◆ JOB: Repeat exactly the lines from the start through the line with "underSkin[-1] -= unit(underSkin[-1]", both ends included.

◆ SUPPLIED INFORMATION:
************
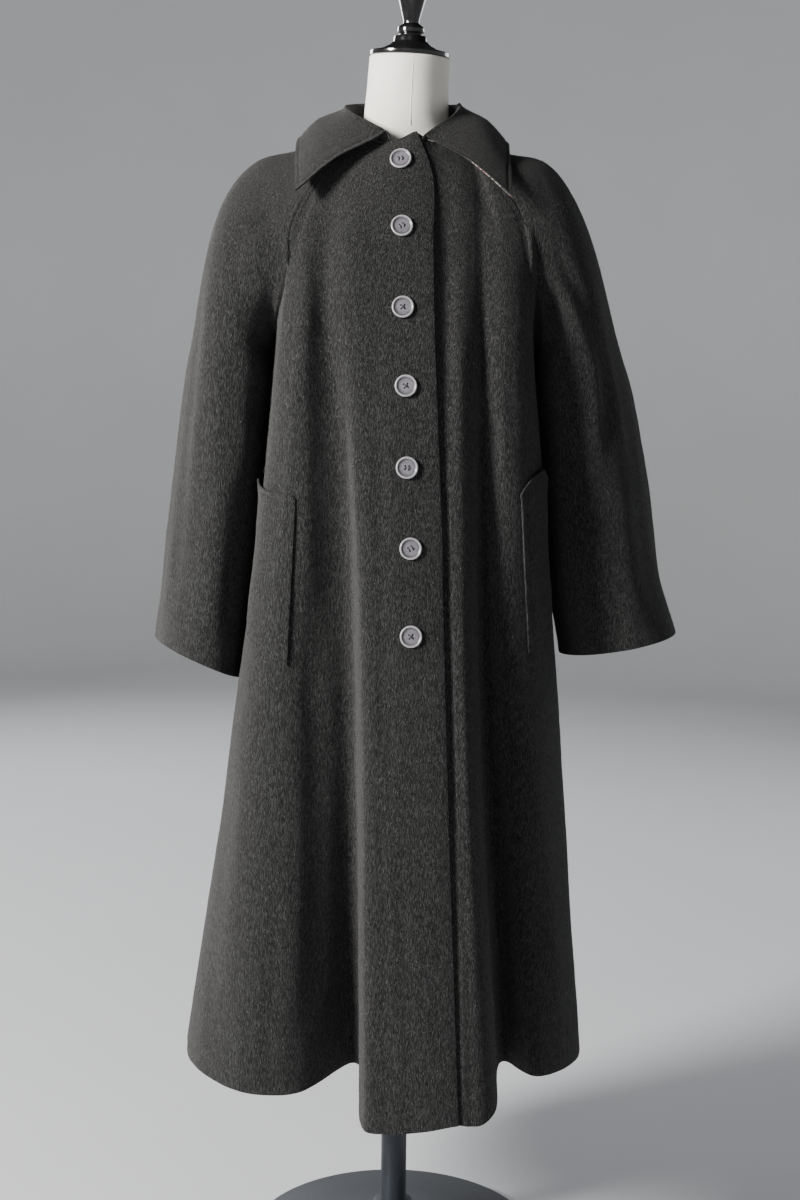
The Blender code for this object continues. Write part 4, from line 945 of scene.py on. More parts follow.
underSkin = collarTop + collarNormals * (collar["topWall"] + collar["underGap"])
underSkin = underSkin[fallRow + collar["underStart"] :].copy()
rowsDown = np.arange(len(underSkin))
grow = np.clip(rowsDown / collar["underBackRows"], 0, 1)[:, None]
more, moreRows = collar["underWider"]
wider = 1 + more * np.exp(-((rowsDown / moreRows) ** 2))[:, None]
for at, beside, reach in ((0, 1, -collar["underBack"]), (-1, -2, collar["underShows"])):
    step = unit(underSkin[:, at] - underSkin[:, beside])
    underSkin[:, at] += step * (reach * grow * wider - collar["underBack"] * (1 - grow))
underSkin[-1] -= unit(underSkin[-1] - underSkin[-2]) * collar["underFree"]


# Wool tweed, woven of red, cream and charcoal yarns, which shows only as a thin flecked line.
def tweedMaterial():
    made, tree = newMaterial("fleckedTweed")
    place = {"Vector": scaledCoordinates(tree, (420, 420, 420))}
    flecks = addNode(tree, "ShaderNodeTexVoronoi", {"Scale": 1.0, "Randomness": 1.0}, place).outputs["Color"]
    pick = addNode(tree, "ShaderNodeSeparateColor", links={"Color": flecks}).outputs[0]
    ramp = addNode(tree, "ShaderNodeValToRGB", links={"Fac": pick})
    ramp.color_ramp.interpolation = "CONSTANT"
    ramp.color_ramp.elements[1].position = 0.99
    for where, shade in ((0.0, "#2c2829"), (0.40, "#6a2a30"), (0.60, "#9d958a"), (0.80, "#5d5856")):
        ramp.color_ramp.elements.new(where).color = linear(shade)
    ramp.color_ramp.elements[-1].color = linear("#8f8a86")
    bump = bumped(tree, clouds(tree, (900, 900, 900)), 0.7, 0.0005)
    finishMaterial(tree, {"Roughness": 0.9, "Sheen Weight": 0.2}, {"Base Color": ramp.outputs[0]}, bump)
    return made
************
◆ COMPLETED EXERCISE:
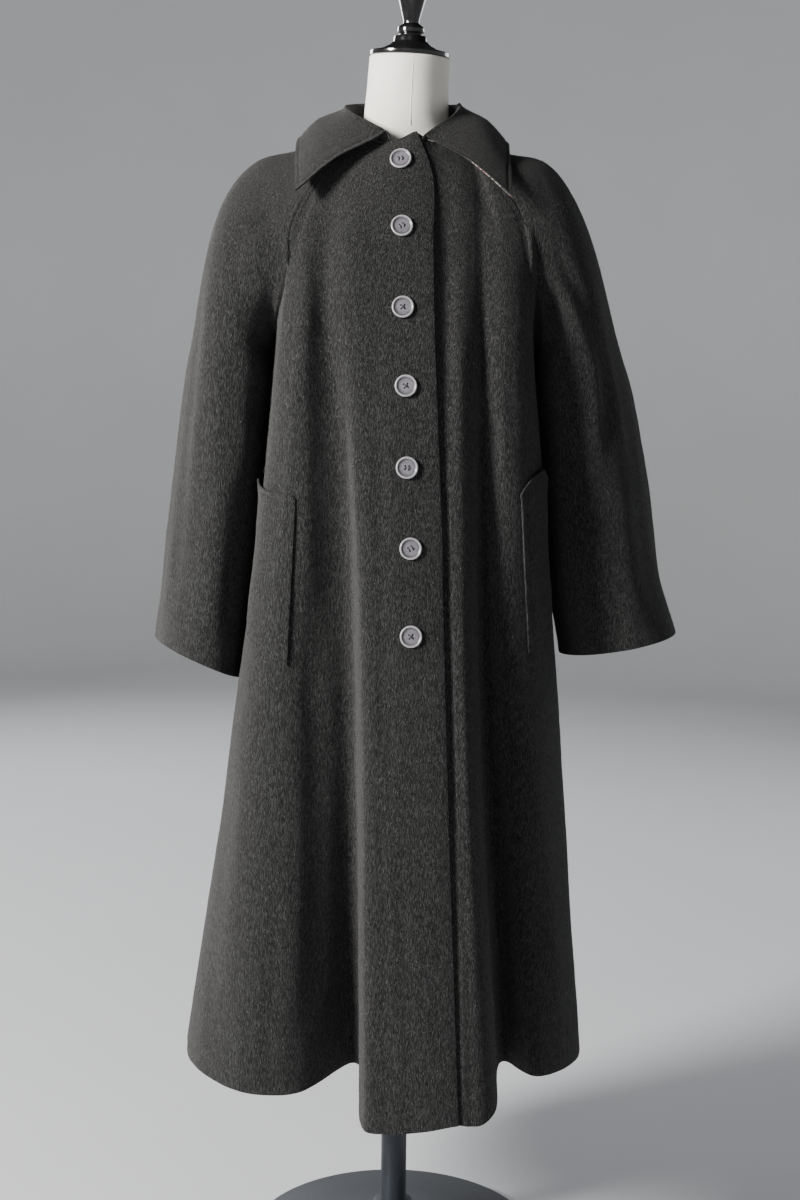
The Blender code for this object continues. Write part 4, from line 945 of scene.py on. More parts follow.
underSkin = collarTop + collarNormals * (collar["topWall"] + collar["underGap"])
underSkin = underSkin[fallRow + collar["underStart"] :].copy()
rowsDown = np.arange(len(underSkin))
grow = np.clip(rowsDown / collar["underBackRows"], 0, 1)[:, None]
more, moreRows = collar["underWider"]
wider = 1 + more * np.exp(-((rowsDown / moreRows) ** 2))[:, None]
for at, beside, reach in ((0, 1, -collar["underBack"]), (-1, -2, collar["underShows"])):
    step = unit(underSkin[:, at] - underSkin[:, beside])
    underSkin[:, at] += step * (reach * grow * wider - collar["underBack"] * (1 - grow))
underSkin[-1] -= unit(underSkin[-1] - underSkin[-2]) * collar["underFree"]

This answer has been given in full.